Deerfield, Franklin, Mass

Deerfield was the northwesternmost outpost of New England settlement for several decades during the late seventeenth and early eighteenth centuries. It occupies a fertile portion of the Connecticut River Valley and was vulnerable to attack because of its position near the Berkshire Mountains. For these reasons it became the site of several Anglo-French and Indian skirmishes during its early history, as well as intertribal warfare.

At the time of the English colonists’ arrival, the Deerfield area was inhabited by the Algonquian-speaking Pocumtuck nation, with a major village by the same name. First settled by English colonists in 1673, Deerfield was incorporated in 1677. Settlement was the result of a court case in which the government in Boston returned some of Dedham to Native American control in exchange for land in the new township of Pocumtuck on which Dedham residents could settle. The Dedham settlers’ agent, John Plympton, signed a treaty with the Pocumtuck, including a man named Chaulk, who had no authority to deed the land to the colonists and appeared to have only a rough idea of what he was signing. Native Americans and the English had quite different ideas about property and land use; this, along with competition for resources, contributed to their conflicts.

The Raid on Deerfield occurred during Queen Anne’s War on February 29, 1704, when French and Native American forces under the command of Jean-Baptiste Hertel de Rouville attacked the English settlement at Deerfield, Massachusetts just before dawn, burning part of the town and killing 56 villagers.

Minor raids against other communities convinced Governor Joseph Dudley to send 20 men to garrison Deerfield in February. These men, minimally trained militia from other nearby communities, had arrived by the 24th, making for somewhat cramped accommodations within the town’s palisade on the night of February 28. In addition to these men, the townspeople mustered about 70 men of fighting age; these forces were all under the command of Captain Jonathan Wells.

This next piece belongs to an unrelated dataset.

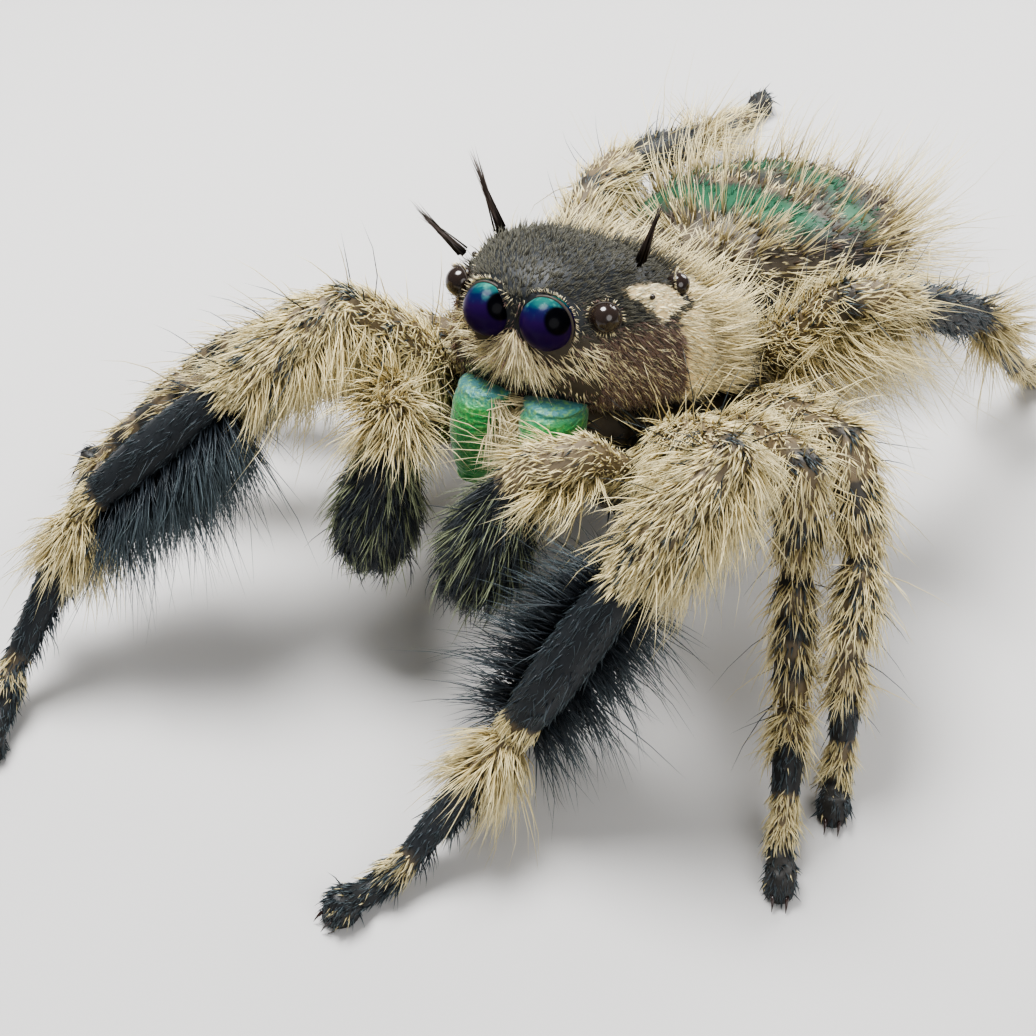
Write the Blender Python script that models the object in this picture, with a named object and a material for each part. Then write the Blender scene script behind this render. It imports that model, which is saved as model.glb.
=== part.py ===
"""Canopy jumping spider at life size, standing still with its forelegs reaching forward.

The body is measured in its own frame: x to the spider's left, y towards its
rear, z up, with the origin midway between the two large front eyes. That frame
is tilted over the floor, nose up and leaning to the right. Every leg is a
chain of segments given by lengths, bearings and slopes, and ends in a small
flat on the floor. Sizes are in millimetres until the last step, which turns
them into metres.
"""
import math
import random

import bmesh
import bpy
import numpy as np
from mathutils import Vector
from mathutils.bvhtree import BVHTree

MM = 0.001
# Gap between touching nodes, and round an eye in its socket
SEAM = 0.16
EYE_SEAM = 0.10
SOCKET_SLACK = 0.02
# Longest edges merged after a union, tried from the longest down
SLIVERS = (0.035, 0.015, 0.0)

# Stance of the body over the floor
NOSE_UP = math.radians(12.4)
LEAN_RIGHT = math.radians(10.4)
EYE_HEIGHT = 4.65

# Carapace, as stations from the face to the rear: y, half width, top, lower margin
CARAPACE = [
    (-0.10, 0.72, 0.42, -0.72),
    (0.10, 1.05, 0.62, -0.86),
    (0.31, 1.28, 0.72, -0.90),
    (0.60, 1.48, 0.80, -0.96),
    (1.00, 1.70, 0.84, -1.04),
    (1.45, 1.86, 0.72, -1.14),
    (1.84, 2.00, 0.50, -1.26),
    (2.50, 2.04, 0.16, -1.28),
    (3.20, 1.86, -0.20, -1.28),
    (3.90, 1.48, -0.52, -1.26),
    (4.45, 1.14, -0.80, -1.30),
    (4.85, 0.62, -0.98, -1.28),
]
CARAPACE_SIDES = 20
CARAPACE_WIDTH_POWER = 0.80
CARAPACE_HEIGHT_POWER = 0.90
CARAPACE_KEEL = 0.06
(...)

The Connecticut River valley had been identified as a potential raiding target by authorities in New France as early as 1702. The forces for the raid had begun gathering near Montreal as early as May 1703, as reported with reasonable accuracy in English intelligence reports. However, two incidents intervened that delayed execution of the raid. The first was a rumor that English warships were on the Saint Lawrence River, drawing a significant Indian force to Quebec for its defense. The second was the detachment of some troops, critically including Jean-Baptiste Hertel de Rouville, who was to lead the raid, for operations in Maine (including a raid against Wells that raised the frontier alarms at Deerfield). Hertel de Rouville did not return to Montreal until the fall.

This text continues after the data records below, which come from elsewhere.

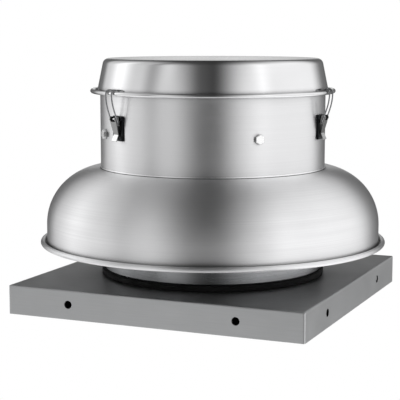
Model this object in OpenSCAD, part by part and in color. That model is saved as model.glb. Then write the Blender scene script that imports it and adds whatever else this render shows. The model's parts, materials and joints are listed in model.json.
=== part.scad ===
// Roof exhaust fan, downblast and direct drive, on a square curb cap.
// Millimetres. The origin is the bottom centre of the curb cap, and +Z is up.
// The curb cap's wide front faces -Y.

/* [Curb cap] */
// Outside width of the square curb cap
curb_w = 480; // [450:5:540]
// Height of the curb cap with its deck
curb_h = 45; // [38:1:70]
// Sheet thickness of the curb cap
curb_sheet = 2; // [1.5:0.1:3]
// Outside bend radius of the curb cap edges
curb_bend_r = 3; // [2:0.5:4]
// Diameter of the fixing holes in the skirt
curb_hole_d = 12; // [6:0.5:14]
// Distance between the two fixing holes of one side
curb_hole_pitch = 272; // [150:2:360]
// Height of the fixing holes above the lower edge
curb_hole_z = 23; // [12:0.5:26]
// Width of the foam seal under the deck
curb_seal_w = 40; // [25:1:45]
// Thickness of the foam seal under the deck
curb_seal_t = 3; // [2:0.5:5]

/* [Gasket and collar] */
// Outside diameter of the black base gasket
gasket_d = 360; // [356:1:380]
// Height of the base gasket
gasket_h = 8.5; // [6:0.5:16]
// Outside diameter of the inlet collar
collar_d = 352; // [350:1:356]
// Height of the inlet collar
collar_h = 46.5; // [36:0.5:60]
// Sheet thickness of the inlet collar
collar_sheet = 2; // [1.5:0.1:2.5]
// Width of the collar's inward flange at its foot
collar_foot_w = 11; // [10:0.5:11]
// Width of the collar's inward flange at its top
collar_lip_w = 8; // [4:0.5:9]
// Number of screws that hold the collar down
collar_screw_count = 8; // [4:4:12]
// Shank diameter of the collar screws
collar_screw_d = 5; // [3:0.5:5]

/* [Inlet cone] */
// Inside diameter of the inlet cone at its throat
throat_d = 184; // [160:2:190]
// Inside diameter of the inlet cone at the deck
mouth_d = 250; // [230:2:252]
// Height of the throat above the collar
throat_rise = 22; // [16:1:26]
// Sheet thickness of the inlet cone
cone_sheet = 1.5; // [1:0.1:2]
// Width of the inlet cone's flange on the deck
cone_flange_w = 12; // [10:0.5:13]
// Number of rivets in the inlet cone's flange
cone_rivet_count = 12; // [6:6:18]
// Shank diameter of the rivets
rivet_d = 4; // [3:0.2:4.8]

/* [Posts and motor plate] */
// Radius of the circle that the four posts stand on
post_ring_r = 154; // [152:0.5:155]
// Diameter of the support posts
post_d = 16; // [12:0.5:17]
// Length of the support posts
post_len = 169; // [160:1:190]
// Diameter of the post bolts
post_bolt_d = 8; // [5:1:8]
// Diameter of the motor plate
plate_d = 344; // [336:1:350]
// Thickness of the motor plate
plate_t = 4; // [3:0.5:6]
// Diameter of the shaft opening in the motor plate
plate_bore_d = 60; // [40:2:70]

/* [Windband] */
// Outside diameter of the windband's straight wall
windband_d = 536; // [520:2:580]
// Height from the middle of the rim bead to the windband's flat top
windband_h = 118.5; // [105:0.5:140]
// Diameter of the windband's flat top, where the dome starts
windband_flat_d = 356; // [352:1:366]
// Sheet thickness of the windband
windband_sheet = 1.5; // [1.2:0.1:2]
// Diameter of the opening in the windband's top
windband_bore_d = 250; // [220:1:280]
// Diameter of the rolled rim bead
rim_bead_d = 7.8; // [5:0.1:10]
// Gap between the wall and the rim bead
rim_gap = 2.6; // [1:0.1:5]

/* [Motor housing] */
// Outside diameter of the motor housing
housing_d = 361; // [358:0.5:366]
// Height of the motor housing
housing_h = 129.2; // [122:0.2:150]
// Sheet thickness of the motor housing
housing_sheet = 1.5; // [1.2:0.1:2]
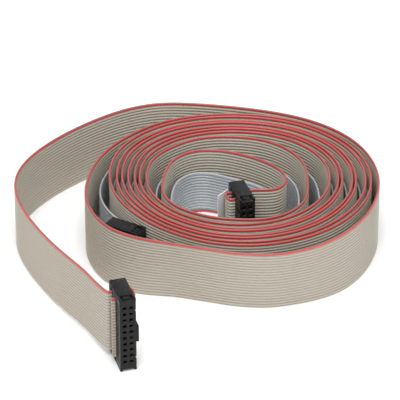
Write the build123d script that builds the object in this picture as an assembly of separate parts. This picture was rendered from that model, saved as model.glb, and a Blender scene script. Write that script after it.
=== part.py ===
"""A coiled pair of flat ribbon leads with their sockets, standing on edge.

Two ribbons are wound together: a twenty way one, with a socket at each end, and a fourteen way one
inside its turns. Millimetres, +Z up. The ribbons' lower edges stand on z = 0, and the origin is
below the middle of the whole bundle. Routes are given from the coil's centre.
"""

import math
import os

from build123d import *

# Ribbon: insulated conductors side by side, on edge.
PITCH = 1.27  # from one conductor to the next
THICK = 0.88  # across one conductor
WIDE_WAYS = 20
NARROW_WAYS = 14

# Where the coil's centre lies, so that the bundle's box is centred on the origin.
COIL_X, COIL_Y = 14.1, 14.79

# The wide ribbon's close turns: its radius at the start of the first turn and what each turn adds,
# every 45 degrees from the +X side. The narrow ribbon lies midway between two of these turns.
START_RADIUS = (31.4, 34.5, 33.75, 33.55, 29.85, 27.5, 26.75, 28.6)
TURN_GROWTH = (2.67, 2.40, 2.33, 2.51, 2.30, 2.03, 2.43, 2.57)
POINTS_A_TURN = 16
FIRST_TURN, WIDE_LAST, NARROW_LAST = 1.375, 8.375, 7.375  # in turns from the +X side
FIRST_COILED = 17  # points in the narrow ribbon's first turn of the coil
# The turns wander: a wave that isn't in step from turn to turn brings them together in uneven pairs.
WANDER = 0.45  # waves in a turn
TIGHTEST = 2.03  # from one of the wide ribbon's turns to the next, with the narrow one between
EASE = 1.5  # turns over which the wander starts and stops
OUTSET = 1 / math.cos(math.pi / POINTS_A_TURN)  # a rounded corner passes inside its point

# Loose stretches.
WIDE_INNER = (
    (9.3, -9.8), (13.0, -9.9), (17.4, -8.6), (19.9, -4.0), (19.6, 2.4), (17.0, 9.0), (11.8, 15.8),
    (4.0, 21.0), (-5.4, 24.6), (-15.6, 24.4), (-23.2, 18.2), (-26.4, 9.0), (-27.6, -0.4),
    (-27.2, -8.8), (-23.8, -16.0), (-17.4, -21.8), (-9.0, -25.9), (0.2, -27.6), (9.6, -27.7),
    (17.6, -25.0), (24.0, -19.0), (27.4, -12.2), (28.3, -4.4), (28.3, 4.4), (27.6, 13.8),
    (23.6, 22.6), (17.4, 29.4), (9.4, 33.8), (-0.2, 35.4), (-10.0, 35.0), (-19.0, 31.6),
)
WIDE_OUTER = (
    (-45.6, 31.2), (-52.4, 18.6), (-56.0, 4.8), (-57.0, -9.4), (-53.8, -22.8), (-47.2, -34.0),
    (-36.2, -41.0), (-24.4, -44.4), (-12.2, -48.0), (0.6, -51.8), (14.6, -52.8), (27.8, -48.4),
    (39.2, -39.8), (48.0, -28.2), (53.6, -14.6), (56.0, 0.2), (54.6, 14.8), (49.6, 28.8),
    (40.8, 40.6), (28.8, 49.6), (14.9, 55.4), (-0.4, 59.2), (-15.4, 61.6), (-28.6, 62.2),
    (-40.6, 58.4), (-51.8, 51.0), (-62.8, 41.0), (-72.8, 29.4), (-80.2, 17.2), (-83.9, 5.2),
    (-83.6, -7.0), (-80.4, -19.0), (-75.1, -31.2), (-68.8, -43.3), (-62.1, -54.8), (-55.2, -65.8),
    (-51.8, -72.8), (-49.2, -77.4), (-47.4, -80.1), (-46.2, -81.5),
)
NARROW_INNER = (
    (12.1, 3.4), (8.8, 8.2), (3.2, 13.0), (-3.6, 17.0), (-10.6, 20.0), (-17.4, 19.0),
    (-22.0, 13.2), (-23.8, 5.2), (-24.1, -3.6), (-22.6, -11.2), (-18.4, -17.8), (-12.0, -22.4),
    (-4.0, -24.9), (5.0, -25.6), (13.8, -23.4), (20.4, -17.4), (24.0, -10.6), (25.0, -3.8),
    (25.0, 3.8), (23.8, 11.4), (19.4, 19.8), (11.2, 26.8), (0.2, 30.0), (-12.2, 29.8),
    (-23.6, 23.2), (-29.0, 12.2), (-30.2, 0.2), (-27.8, -11.4), (-21.0, -21.2), (-11.2, -27.4),
    (0.4, -30.0), (12.2, -28.6), (23.4, -23.4), (30.2, -13.6), (32.9, -4.8), (32.9, 4.8),
    (31.4, 15.2), (25.6, 25.6), (14.4, 34.4), (0.6, 37.6), (-12.4, 36.0),
    (-23.4, 30.8),
)
NARROW_OUTER = (
    (-45.2, 29.6), (-50.4, 17.0), (-51.8, 5.4), (-50.8, -4.0), (-48.2, -11.8), (-45.2, -17.6),
    (-41.7, -21.3),
)

# Each loose end: how many points from its socket lie in it, how many of them on its ramp, and
# between which places along Y it climbs from the floor to its socket's middle.
ENDS = {
    "wide_inner": (24, 8, 17.0, -1.0),
    "wide_outer": (41, 8, -39.0, -76.0),
    "narrow_inner": (19, 5, 15.0, 1.0),
    "narrow_outer": (8, 7, 14.0, -15.0),
}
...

The force assembled at Chambly, just south of Montreal, numbered about 250, and was composed of a diversity of personnel. There were 48 Frenchmen, some of them Canadien militia and others recruits from the troupes de la marine, including four of Hertel de Rouville’s brothers. The French leadership included a number of men with more than 20 years experience in wilderness warfare. The Indian contingent included 200 Abenakis, Iroquois, Wyandots, and Pocumtucs, some of whom sought revenge for incidents that had taken place years earlier. These were joined by another 30 to forty Pennacooks led by sachem Wattanummon as the party moved south toward Deerfield in January and February 1704, raising the troop size to nearly 300 by the time it reached the Deerfield area in late February.

The expedition’s departure was not a very well kept secret. In January 1704, New York’s Indian agent Pieter Schuyler was warned by the Iroquois of possible action that he forwarded on to Governor Dudley and Connecticut’s Governor Winthrop; further warnings came to them in mid-February, although none were specific about the target.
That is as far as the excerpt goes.